-- The exercise --
Hand back each line, unchanged, from the top down to the line where "mouth_bevel = 0.1; // [0.05:0.05:0.2]" sits.

-- Data excerpt --

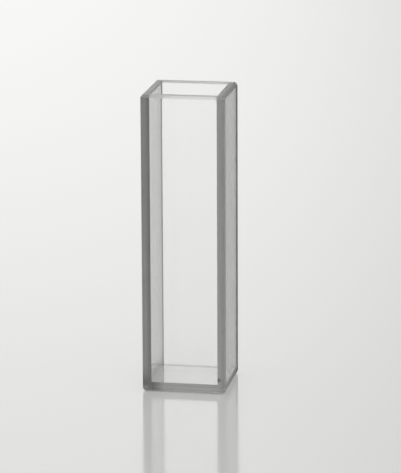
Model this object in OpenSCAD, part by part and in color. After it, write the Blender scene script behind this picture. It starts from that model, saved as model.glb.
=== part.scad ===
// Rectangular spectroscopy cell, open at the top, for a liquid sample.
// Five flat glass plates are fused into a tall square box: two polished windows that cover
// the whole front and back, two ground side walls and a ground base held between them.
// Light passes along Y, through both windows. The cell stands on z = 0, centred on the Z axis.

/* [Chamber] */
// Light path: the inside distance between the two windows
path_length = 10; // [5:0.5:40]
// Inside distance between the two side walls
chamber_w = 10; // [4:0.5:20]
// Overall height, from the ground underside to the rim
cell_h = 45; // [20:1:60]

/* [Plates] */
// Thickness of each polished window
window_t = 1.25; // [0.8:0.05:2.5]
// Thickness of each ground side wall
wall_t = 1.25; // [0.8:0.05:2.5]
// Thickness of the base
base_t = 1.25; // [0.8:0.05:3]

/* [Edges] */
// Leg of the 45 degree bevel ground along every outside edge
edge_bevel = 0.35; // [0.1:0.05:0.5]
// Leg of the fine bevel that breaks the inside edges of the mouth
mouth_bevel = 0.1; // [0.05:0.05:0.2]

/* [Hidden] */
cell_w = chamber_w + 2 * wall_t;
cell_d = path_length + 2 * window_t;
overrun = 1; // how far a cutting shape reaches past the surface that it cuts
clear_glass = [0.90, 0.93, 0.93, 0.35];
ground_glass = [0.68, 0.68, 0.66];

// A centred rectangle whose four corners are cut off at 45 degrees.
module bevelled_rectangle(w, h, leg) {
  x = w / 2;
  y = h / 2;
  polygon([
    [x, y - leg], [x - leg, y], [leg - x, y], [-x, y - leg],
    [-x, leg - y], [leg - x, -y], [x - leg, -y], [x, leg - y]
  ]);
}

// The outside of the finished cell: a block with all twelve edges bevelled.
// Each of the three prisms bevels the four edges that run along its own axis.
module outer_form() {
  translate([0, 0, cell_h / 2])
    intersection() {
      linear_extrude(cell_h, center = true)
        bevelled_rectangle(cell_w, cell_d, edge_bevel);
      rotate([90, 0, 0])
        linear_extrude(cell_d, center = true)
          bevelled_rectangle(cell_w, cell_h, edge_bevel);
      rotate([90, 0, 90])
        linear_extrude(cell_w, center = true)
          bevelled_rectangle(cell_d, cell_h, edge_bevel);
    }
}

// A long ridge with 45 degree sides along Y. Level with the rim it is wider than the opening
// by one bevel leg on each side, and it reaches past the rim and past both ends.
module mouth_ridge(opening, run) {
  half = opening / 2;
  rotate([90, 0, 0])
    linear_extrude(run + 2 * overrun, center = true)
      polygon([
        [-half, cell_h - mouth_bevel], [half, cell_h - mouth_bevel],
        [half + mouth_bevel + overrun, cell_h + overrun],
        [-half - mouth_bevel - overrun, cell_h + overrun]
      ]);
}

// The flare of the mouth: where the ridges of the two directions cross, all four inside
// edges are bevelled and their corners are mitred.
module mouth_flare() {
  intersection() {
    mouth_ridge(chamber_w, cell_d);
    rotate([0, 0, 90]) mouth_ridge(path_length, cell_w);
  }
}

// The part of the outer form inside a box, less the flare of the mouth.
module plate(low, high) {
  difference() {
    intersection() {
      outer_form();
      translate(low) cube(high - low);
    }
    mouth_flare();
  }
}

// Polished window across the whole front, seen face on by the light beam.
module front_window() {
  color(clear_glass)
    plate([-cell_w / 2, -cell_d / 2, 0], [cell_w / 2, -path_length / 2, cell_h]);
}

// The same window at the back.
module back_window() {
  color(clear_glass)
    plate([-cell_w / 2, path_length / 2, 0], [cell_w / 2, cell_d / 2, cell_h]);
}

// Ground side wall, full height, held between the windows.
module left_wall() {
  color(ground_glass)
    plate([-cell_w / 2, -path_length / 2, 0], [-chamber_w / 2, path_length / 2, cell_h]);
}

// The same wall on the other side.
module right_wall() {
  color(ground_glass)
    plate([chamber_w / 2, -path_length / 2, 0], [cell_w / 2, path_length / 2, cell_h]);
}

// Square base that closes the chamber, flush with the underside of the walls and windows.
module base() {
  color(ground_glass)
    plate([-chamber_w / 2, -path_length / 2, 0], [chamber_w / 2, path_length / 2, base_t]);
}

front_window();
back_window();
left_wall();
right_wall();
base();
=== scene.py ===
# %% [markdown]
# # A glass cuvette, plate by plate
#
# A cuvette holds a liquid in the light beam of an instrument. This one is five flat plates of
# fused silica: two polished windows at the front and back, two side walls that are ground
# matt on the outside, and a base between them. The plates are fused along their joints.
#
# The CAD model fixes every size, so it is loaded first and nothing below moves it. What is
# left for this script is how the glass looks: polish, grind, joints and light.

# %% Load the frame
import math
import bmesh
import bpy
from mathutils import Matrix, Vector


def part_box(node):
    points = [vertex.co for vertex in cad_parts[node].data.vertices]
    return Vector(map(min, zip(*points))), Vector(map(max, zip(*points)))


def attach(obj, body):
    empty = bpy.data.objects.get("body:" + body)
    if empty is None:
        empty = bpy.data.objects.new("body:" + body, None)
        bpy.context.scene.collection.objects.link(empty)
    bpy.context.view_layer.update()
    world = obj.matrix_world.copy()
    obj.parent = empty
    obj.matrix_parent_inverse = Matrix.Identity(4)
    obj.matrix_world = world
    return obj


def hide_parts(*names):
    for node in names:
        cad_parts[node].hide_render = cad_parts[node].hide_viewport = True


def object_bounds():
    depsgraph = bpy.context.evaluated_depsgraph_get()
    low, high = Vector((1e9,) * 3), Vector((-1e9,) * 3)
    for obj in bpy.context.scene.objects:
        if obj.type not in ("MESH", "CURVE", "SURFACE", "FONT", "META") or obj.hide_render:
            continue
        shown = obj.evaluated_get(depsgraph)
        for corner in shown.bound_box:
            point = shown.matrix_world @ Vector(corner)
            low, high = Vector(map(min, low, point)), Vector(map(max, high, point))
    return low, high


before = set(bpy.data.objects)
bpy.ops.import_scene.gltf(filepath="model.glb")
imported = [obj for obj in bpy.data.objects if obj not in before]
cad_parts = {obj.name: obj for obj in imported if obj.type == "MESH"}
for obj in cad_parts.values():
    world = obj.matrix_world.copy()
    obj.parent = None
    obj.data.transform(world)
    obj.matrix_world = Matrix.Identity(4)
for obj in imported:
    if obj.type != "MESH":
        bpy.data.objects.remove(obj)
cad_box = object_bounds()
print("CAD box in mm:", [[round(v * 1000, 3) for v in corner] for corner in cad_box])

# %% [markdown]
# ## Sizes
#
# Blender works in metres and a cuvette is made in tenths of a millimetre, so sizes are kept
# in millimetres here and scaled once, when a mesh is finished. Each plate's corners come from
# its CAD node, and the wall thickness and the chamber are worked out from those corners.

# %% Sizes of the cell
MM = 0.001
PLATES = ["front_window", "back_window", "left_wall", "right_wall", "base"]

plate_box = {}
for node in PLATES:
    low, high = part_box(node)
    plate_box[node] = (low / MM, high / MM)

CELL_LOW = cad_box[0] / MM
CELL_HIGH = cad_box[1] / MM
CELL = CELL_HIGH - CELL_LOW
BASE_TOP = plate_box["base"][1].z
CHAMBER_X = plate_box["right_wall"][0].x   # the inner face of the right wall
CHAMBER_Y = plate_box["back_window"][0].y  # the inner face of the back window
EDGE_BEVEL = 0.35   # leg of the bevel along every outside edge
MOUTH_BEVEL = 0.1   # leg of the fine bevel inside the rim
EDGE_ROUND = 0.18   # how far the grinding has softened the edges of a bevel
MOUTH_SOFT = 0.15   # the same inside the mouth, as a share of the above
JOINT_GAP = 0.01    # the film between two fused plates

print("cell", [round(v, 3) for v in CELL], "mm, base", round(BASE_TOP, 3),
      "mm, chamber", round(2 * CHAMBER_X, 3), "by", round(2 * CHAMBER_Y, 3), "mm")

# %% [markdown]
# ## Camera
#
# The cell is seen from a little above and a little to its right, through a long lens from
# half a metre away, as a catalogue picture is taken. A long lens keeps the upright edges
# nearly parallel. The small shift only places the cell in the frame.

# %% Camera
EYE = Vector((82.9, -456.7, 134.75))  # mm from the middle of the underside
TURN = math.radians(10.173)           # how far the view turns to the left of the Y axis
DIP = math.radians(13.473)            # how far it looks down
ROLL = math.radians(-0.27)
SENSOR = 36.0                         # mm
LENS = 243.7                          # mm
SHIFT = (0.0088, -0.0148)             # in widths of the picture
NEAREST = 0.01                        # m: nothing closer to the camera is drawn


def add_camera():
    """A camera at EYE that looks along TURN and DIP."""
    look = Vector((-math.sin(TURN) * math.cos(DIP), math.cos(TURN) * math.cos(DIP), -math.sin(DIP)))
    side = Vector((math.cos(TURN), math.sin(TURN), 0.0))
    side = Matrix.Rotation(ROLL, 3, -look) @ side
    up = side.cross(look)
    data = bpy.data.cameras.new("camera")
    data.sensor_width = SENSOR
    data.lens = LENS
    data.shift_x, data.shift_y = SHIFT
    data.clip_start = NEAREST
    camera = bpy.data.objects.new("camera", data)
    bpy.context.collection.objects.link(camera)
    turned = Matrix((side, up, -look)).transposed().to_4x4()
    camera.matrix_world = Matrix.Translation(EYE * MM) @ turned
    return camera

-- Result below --
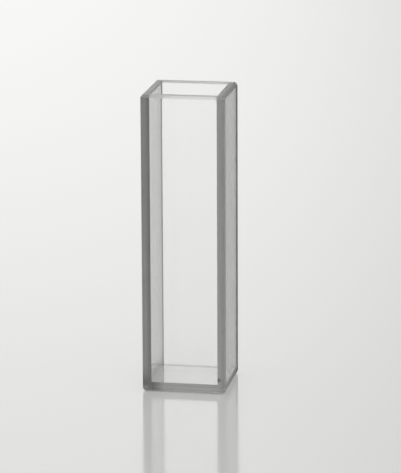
Model this object in OpenSCAD, part by part and in color. After it, write the Blender scene script behind this picture. It starts from that model, saved as model.glb.
=== part.scad ===
// Rectangular spectroscopy cell, open at the top, for a liquid sample.
// Five flat glass plates are fused into a tall square box: two polished windows that cover
// the whole front and back, two ground side walls and a ground base held between them.
// Light passes along Y, through both windows. The cell stands on z = 0, centred on the Z axis.

/* [Chamber] */
// Light path: the inside distance between the two windows
path_length = 10; // [5:0.5:40]
// Inside distance between the two side walls
chamber_w = 10; // [4:0.5:20]
// Overall height, from the ground underside to the rim
cell_h = 45; // [20:1:60]

/* [Plates] */
// Thickness of each polished window
window_t = 1.25; // [0.8:0.05:2.5]
// Thickness of each ground side wall
wall_t = 1.25; // [0.8:0.05:2.5]
// Thickness of the base
base_t = 1.25; // [0.8:0.05:3]

/* [Edges] */
// Leg of the 45 degree bevel ground along every outside edge
edge_bevel = 0.35; // [0.1:0.05:0.5]
// Leg of the fine bevel that breaks the inside edges of the mouth
mouth_bevel = 0.1; // [0.05:0.05:0.2]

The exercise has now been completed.